You're right, it doesn't prove the non-existence of God. It just makes God unnecessary.
Look, I am writing to you from the Hancock Library, the mathematics and physics library of the Australian National University. And this library contains millions of equations. But in not one of all these millions of equations is God mentioned even once.
God is entirely unnecessary. God is now an optional extra. God is little more than a fashion accessory for the dollar and Islamic Jihad.
Occam's Razor cuts God out of the picture.
Well, so many mathematicians have sought to find God through mathematics. Hilbert is a good example. And they have been very reluctant, even today, to give up the search. Instead they have tried to destroy their mathematical colleagues, Georg Cantor, Ludwig Boltzmann, Kurt Gödel and Alan Turing, with ad hominem attacks, academic marginalization, and refusal to publish.

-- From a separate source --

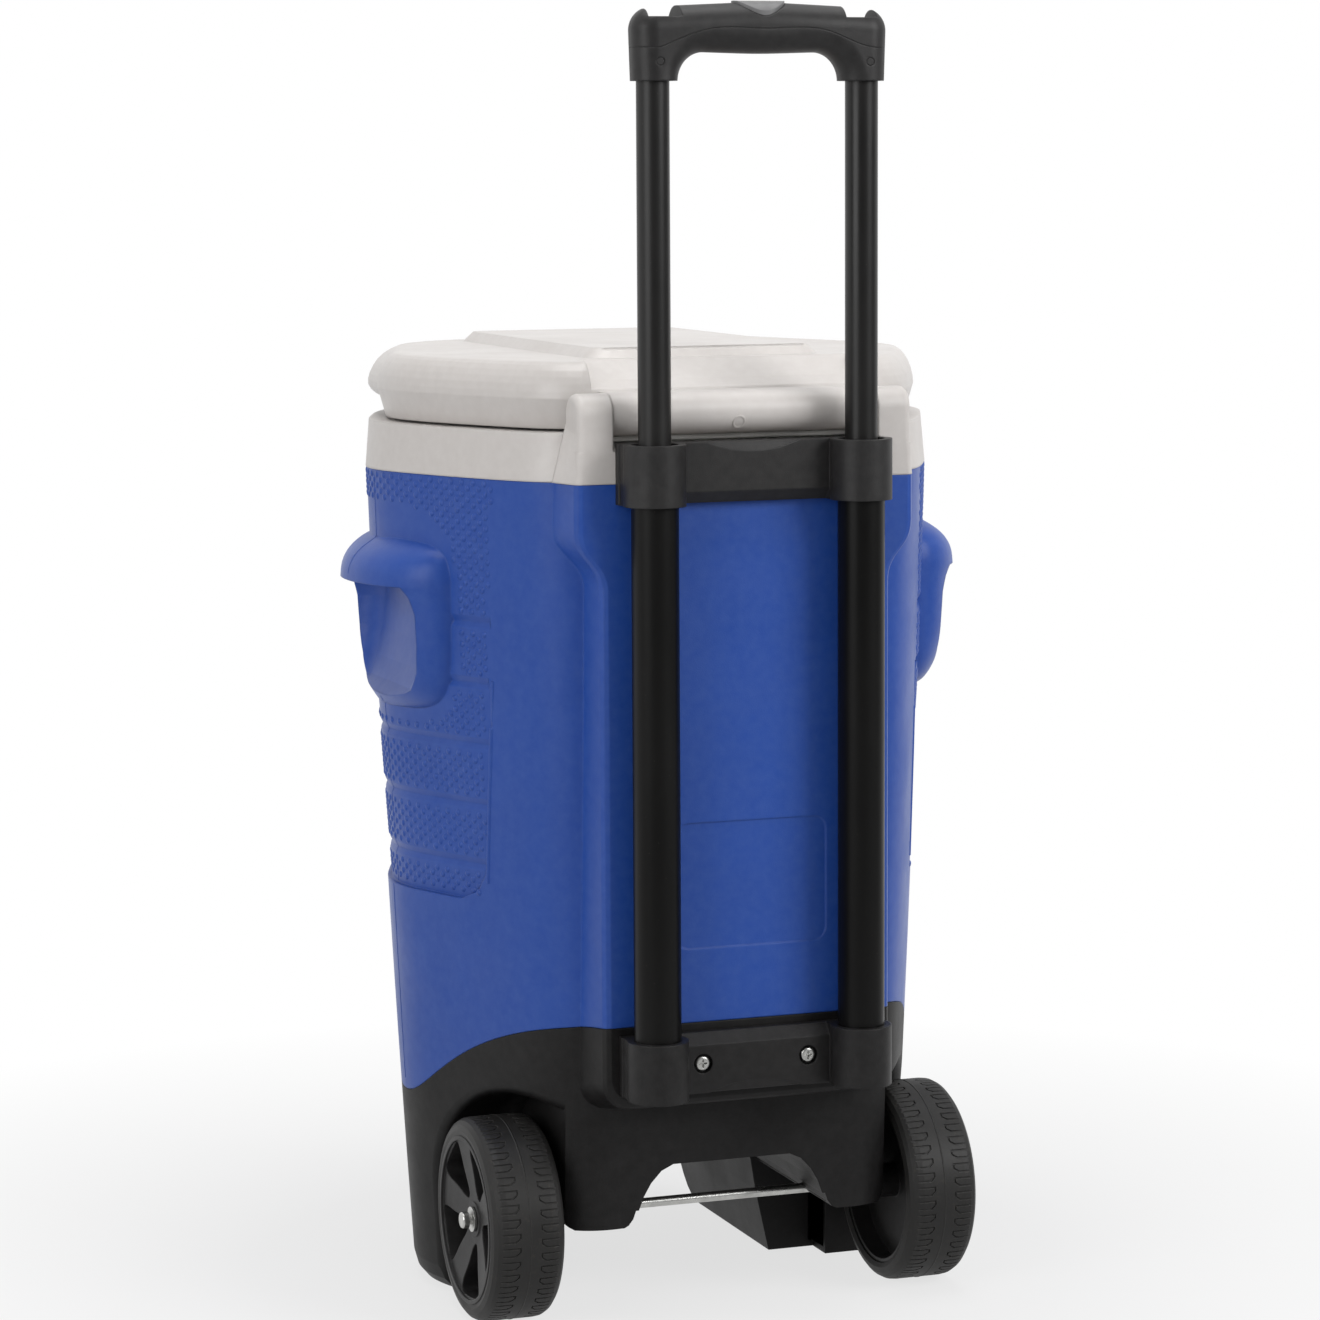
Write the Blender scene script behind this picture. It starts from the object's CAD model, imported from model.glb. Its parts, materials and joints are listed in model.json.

But Kurt Gödel's two incompleteness theorems are crystal clear and undeniable. And undeniably unsettling. Just as the death of God is unsettling, almost as unsettling as the death of mathematics.
This discovery is so unsettling the great mathematicians who made it went mad or were driven mad by their colleagues and committed suicide.
So ask yourself - why do you know more about Lindsay Lohan than Georg Cantor, Ludwig Boltzmann, Kurt Gödel or Alan Turing?
Victor, would you elaborate more on Gödel's incompleteness theorems a little more? you seem very well versed on the subject. I think while i might understand the gist of what his work concludes, I don't feel that I fully comprehend what it means..but I'm very interested.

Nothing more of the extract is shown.